→ What you should do
Emit the entire listing verbatim.

→ Supplied data
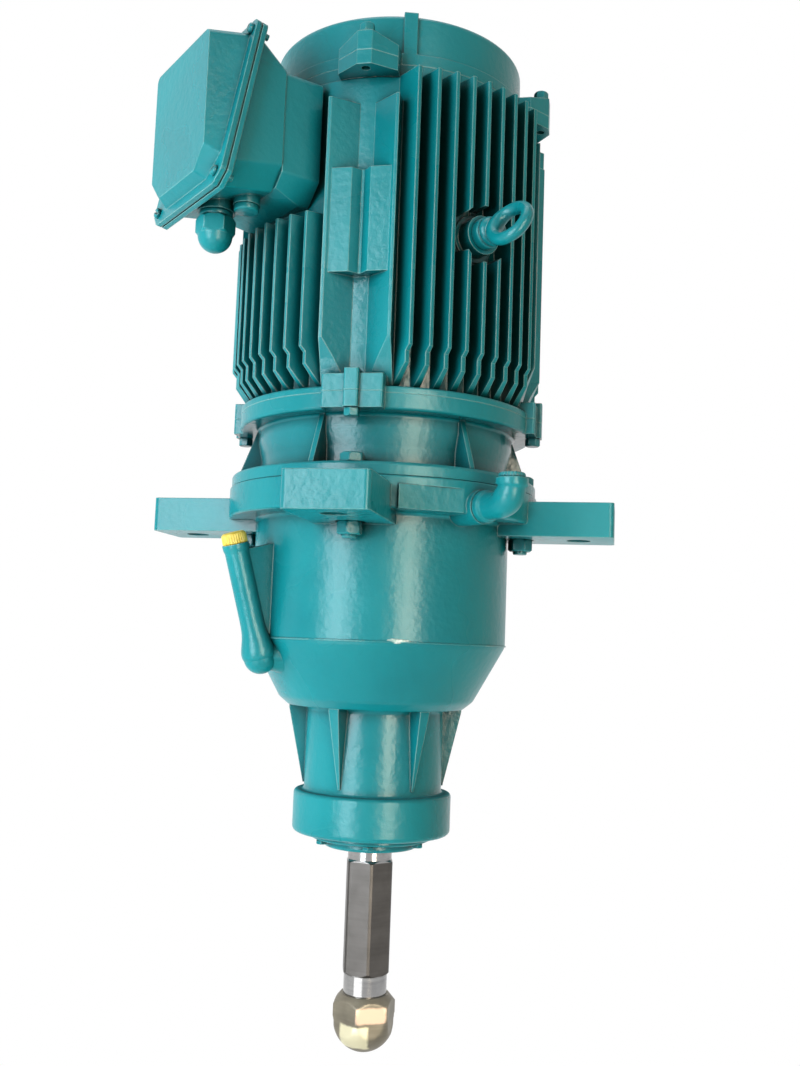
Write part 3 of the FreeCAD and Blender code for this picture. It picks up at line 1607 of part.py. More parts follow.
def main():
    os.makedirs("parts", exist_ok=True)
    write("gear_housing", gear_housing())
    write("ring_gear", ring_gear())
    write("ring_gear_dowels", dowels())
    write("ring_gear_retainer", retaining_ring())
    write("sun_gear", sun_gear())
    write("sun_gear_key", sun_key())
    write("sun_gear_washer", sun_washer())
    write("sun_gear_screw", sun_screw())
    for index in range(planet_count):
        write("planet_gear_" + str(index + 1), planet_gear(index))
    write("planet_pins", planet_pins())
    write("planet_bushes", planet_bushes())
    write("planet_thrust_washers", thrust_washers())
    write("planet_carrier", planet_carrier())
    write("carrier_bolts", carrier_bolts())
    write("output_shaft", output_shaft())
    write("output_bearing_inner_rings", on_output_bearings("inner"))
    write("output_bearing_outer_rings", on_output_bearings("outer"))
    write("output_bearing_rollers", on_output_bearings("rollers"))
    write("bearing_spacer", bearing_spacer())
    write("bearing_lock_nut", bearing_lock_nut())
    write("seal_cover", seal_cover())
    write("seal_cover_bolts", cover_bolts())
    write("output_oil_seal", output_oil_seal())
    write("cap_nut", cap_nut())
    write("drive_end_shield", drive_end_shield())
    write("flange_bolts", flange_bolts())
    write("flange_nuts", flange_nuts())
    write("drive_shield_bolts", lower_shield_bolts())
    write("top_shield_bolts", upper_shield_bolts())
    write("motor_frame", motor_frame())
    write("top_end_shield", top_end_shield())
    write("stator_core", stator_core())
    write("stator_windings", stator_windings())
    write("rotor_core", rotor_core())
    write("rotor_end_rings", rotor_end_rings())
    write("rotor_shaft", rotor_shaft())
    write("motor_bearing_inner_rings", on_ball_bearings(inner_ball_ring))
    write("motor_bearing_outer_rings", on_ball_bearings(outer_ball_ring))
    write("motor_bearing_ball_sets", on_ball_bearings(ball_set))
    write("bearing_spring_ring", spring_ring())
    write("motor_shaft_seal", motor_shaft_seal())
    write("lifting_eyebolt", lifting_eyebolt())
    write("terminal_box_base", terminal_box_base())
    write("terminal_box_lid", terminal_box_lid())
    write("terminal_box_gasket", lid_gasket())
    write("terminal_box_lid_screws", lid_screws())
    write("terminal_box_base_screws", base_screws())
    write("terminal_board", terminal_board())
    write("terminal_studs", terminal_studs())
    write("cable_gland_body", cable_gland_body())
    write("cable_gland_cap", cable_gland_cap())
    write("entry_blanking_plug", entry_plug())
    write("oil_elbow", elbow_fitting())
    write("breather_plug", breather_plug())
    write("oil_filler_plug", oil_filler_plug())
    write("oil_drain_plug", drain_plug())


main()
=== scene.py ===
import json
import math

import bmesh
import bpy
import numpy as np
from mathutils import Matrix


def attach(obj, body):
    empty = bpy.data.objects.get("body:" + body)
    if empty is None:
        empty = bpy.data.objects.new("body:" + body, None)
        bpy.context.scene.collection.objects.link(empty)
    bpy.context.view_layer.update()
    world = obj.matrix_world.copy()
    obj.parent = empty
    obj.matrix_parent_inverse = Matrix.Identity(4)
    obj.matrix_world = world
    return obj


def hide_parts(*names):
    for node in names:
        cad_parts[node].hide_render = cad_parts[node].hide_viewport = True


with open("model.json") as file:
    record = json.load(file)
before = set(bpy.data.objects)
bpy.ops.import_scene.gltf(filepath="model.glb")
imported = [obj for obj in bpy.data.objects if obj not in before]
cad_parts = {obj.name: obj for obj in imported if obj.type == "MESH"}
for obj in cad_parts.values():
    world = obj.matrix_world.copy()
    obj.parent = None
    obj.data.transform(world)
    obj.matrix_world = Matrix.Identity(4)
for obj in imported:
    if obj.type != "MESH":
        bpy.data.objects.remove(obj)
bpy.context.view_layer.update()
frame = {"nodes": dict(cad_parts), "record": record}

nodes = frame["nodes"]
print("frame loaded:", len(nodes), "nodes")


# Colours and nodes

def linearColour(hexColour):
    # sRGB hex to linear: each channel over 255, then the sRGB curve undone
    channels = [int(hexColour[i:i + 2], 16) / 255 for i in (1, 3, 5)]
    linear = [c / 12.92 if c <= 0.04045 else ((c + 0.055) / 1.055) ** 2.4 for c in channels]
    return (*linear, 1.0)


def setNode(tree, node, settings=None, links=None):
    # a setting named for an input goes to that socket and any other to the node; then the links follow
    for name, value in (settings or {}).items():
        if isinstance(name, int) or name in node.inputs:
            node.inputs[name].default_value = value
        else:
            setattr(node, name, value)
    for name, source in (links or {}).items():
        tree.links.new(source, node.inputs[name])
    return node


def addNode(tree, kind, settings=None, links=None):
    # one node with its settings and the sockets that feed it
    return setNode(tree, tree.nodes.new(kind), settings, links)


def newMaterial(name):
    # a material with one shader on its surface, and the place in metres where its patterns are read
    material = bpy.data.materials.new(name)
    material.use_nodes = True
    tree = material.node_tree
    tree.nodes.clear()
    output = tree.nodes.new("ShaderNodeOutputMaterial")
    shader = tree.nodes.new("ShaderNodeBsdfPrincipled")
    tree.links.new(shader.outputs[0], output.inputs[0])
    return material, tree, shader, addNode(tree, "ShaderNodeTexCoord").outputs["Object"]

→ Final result
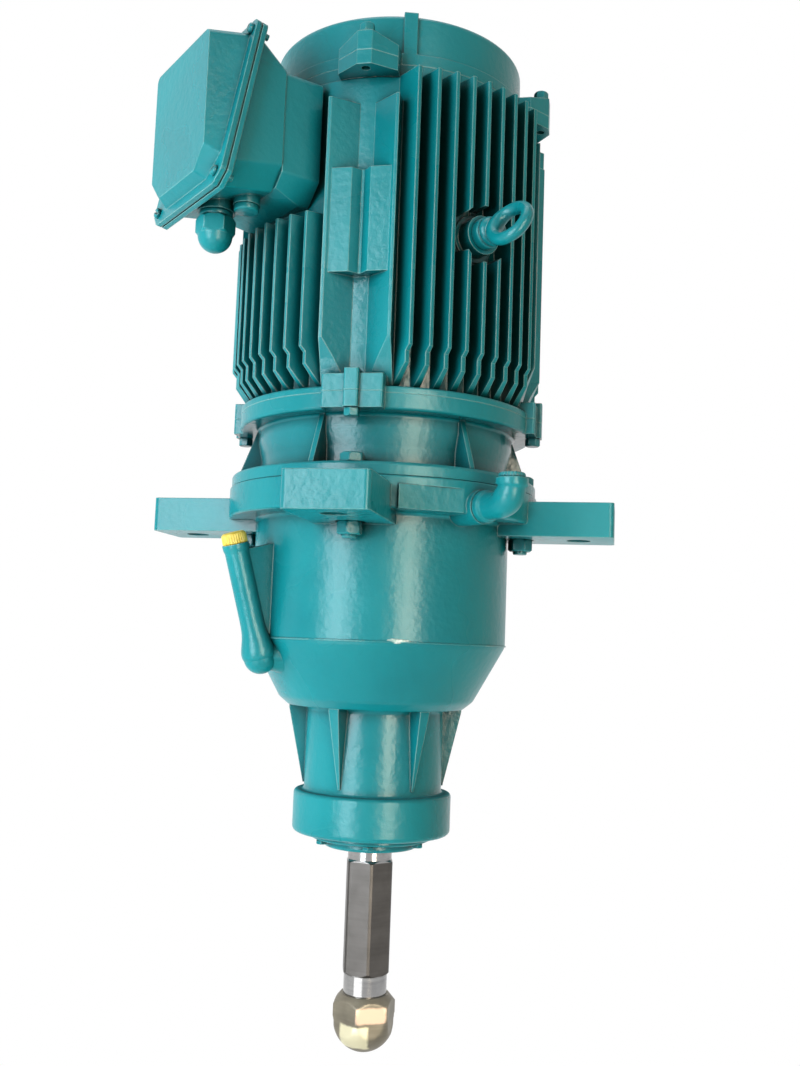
Write part 3 of the FreeCAD and Blender code for this picture. It picks up at line 1607 of part.py. More parts follow.
def main():
    os.makedirs("parts", exist_ok=True)
    write("gear_housing", gear_housing())
    write("ring_gear", ring_gear())
    write("ring_gear_dowels", dowels())
    write("ring_gear_retainer", retaining_ring())
    write("sun_gear", sun_gear())
    write("sun_gear_key", sun_key())
    write("sun_gear_washer", sun_washer())
    write("sun_gear_screw", sun_screw())
    for index in range(planet_count):
        write("planet_gear_" + str(index + 1), planet_gear(index))
    write("planet_pins", planet_pins())
    write("planet_bushes", planet_bushes())
    write("planet_thrust_washers", thrust_washers())
    write("planet_carrier", planet_carrier())
    write("carrier_bolts", carrier_bolts())
    write("output_shaft", output_shaft())
    write("output_bearing_inner_rings", on_output_bearings("inner"))
    write("output_bearing_outer_rings", on_output_bearings("outer"))
    write("output_bearing_rollers", on_output_bearings("rollers"))
    write("bearing_spacer", bearing_spacer())
    write("bearing_lock_nut", bearing_lock_nut())
    write("seal_cover", seal_cover())
    write("seal_cover_bolts", cover_bolts())
    write("output_oil_seal", output_oil_seal())
    write("cap_nut", cap_nut())
    write("drive_end_shield", drive_end_shield())
    write("flange_bolts", flange_bolts())
    write("flange_nuts", flange_nuts())
    write("drive_shield_bolts", lower_shield_bolts())
    write("top_shield_bolts", upper_shield_bolts())
    write("motor_frame", motor_frame())
    write("top_end_shield", top_end_shield())
    write("stator_core", stator_core())
    write("stator_windings", stator_windings())
    write("rotor_core", rotor_core())
    write("rotor_end_rings", rotor_end_rings())
    write("rotor_shaft", rotor_shaft())
    write("motor_bearing_inner_rings", on_ball_bearings(inner_ball_ring))
    write("motor_bearing_outer_rings", on_ball_bearings(outer_ball_ring))
    write("motor_bearing_ball_sets", on_ball_bearings(ball_set))
    write("bearing_spring_ring", spring_ring())
    write("motor_shaft_seal", motor_shaft_seal())
    write("lifting_eyebolt", lifting_eyebolt())
    write("terminal_box_base", terminal_box_base())
    write("terminal_box_lid", terminal_box_lid())
    write("terminal_box_gasket", lid_gasket())
    write("terminal_box_lid_screws", lid_screws())
    write("terminal_box_base_screws", base_screws())
    write("terminal_board", terminal_board())
    write("terminal_studs", terminal_studs())
    write("cable_gland_body", cable_gland_body())
    write("cable_gland_cap", cable_gland_cap())
    write("entry_blanking_plug", entry_plug())
    write("oil_elbow", elbow_fitting())
    write("breather_plug", breather_plug())
    write("oil_filler_plug", oil_filler_plug())
    write("oil_drain_plug", drain_plug())


main()
=== scene.py ===
import json
import math

import bmesh
import bpy
import numpy as np
from mathutils import Matrix


def attach(obj, body):
    empty = bpy.data.objects.get("body:" + body)
    if empty is None:
        empty = bpy.data.objects.new("body:" + body, None)
        bpy.context.scene.collection.objects.link(empty)
    bpy.context.view_layer.update()
    world = obj.matrix_world.copy()
    obj.parent = empty
    obj.matrix_parent_inverse = Matrix.Identity(4)
    obj.matrix_world = world
    return obj


def hide_parts(*names):
    for node in names:
        cad_parts[node].hide_render = cad_parts[node].hide_viewport = True


with open("model.json") as file:
    record = json.load(file)
before = set(bpy.data.objects)
bpy.ops.import_scene.gltf(filepath="model.glb")
imported = [obj for obj in bpy.data.objects if obj not in before]
cad_parts = {obj.name: obj for obj in imported if obj.type == "MESH"}
for obj in cad_parts.values():
    world = obj.matrix_world.copy()
    obj.parent = None
    obj.data.transform(world)
    obj.matrix_world = Matrix.Identity(4)
for obj in imported:
    if obj.type != "MESH":
        bpy.data.objects.remove(obj)
bpy.context.view_layer.update()
frame = {"nodes": dict(cad_parts), "record": record}

nodes = frame["nodes"]
print("frame loaded:", len(nodes), "nodes")


# Colours and nodes

def linearColour(hexColour):
    # sRGB hex to linear: each channel over 255, then the sRGB curve undone
    channels = [int(hexColour[i:i + 2], 16) / 255 for i in (1, 3, 5)]
    linear = [c / 12.92 if c <= 0.04045 else ((c + 0.055) / 1.055) ** 2.4 for c in channels]
    return (*linear, 1.0)


def setNode(tree, node, settings=None, links=None):
    # a setting named for an input goes to that socket and any other to the node; then the links follow
    for name, value in (settings or {}).items():
        if isinstance(name, int) or name in node.inputs:
            node.inputs[name].default_value = value
        else:
            setattr(node, name, value)
    for name, source in (links or {}).items():
        tree.links.new(source, node.inputs[name])
    return node


def addNode(tree, kind, settings=None, links=None):
    # one node with its settings and the sockets that feed it
    return setNode(tree, tree.nodes.new(kind), settings, links)


def newMaterial(name):
    # a material with one shader on its surface, and the place in metres where its patterns are read
    material = bpy.data.materials.new(name)
    material.use_nodes = True
    tree = material.node_tree
    tree.nodes.clear()
    output = tree.nodes.new("ShaderNodeOutputMaterial")
    shader = tree.nodes.new("ShaderNodeBsdfPrincipled")
    tree.links.new(shader.outputs[0], output.inputs[0])
    return material, tree, shader, addNode(tree, "ShaderNodeTexCoord").outputs["Object"]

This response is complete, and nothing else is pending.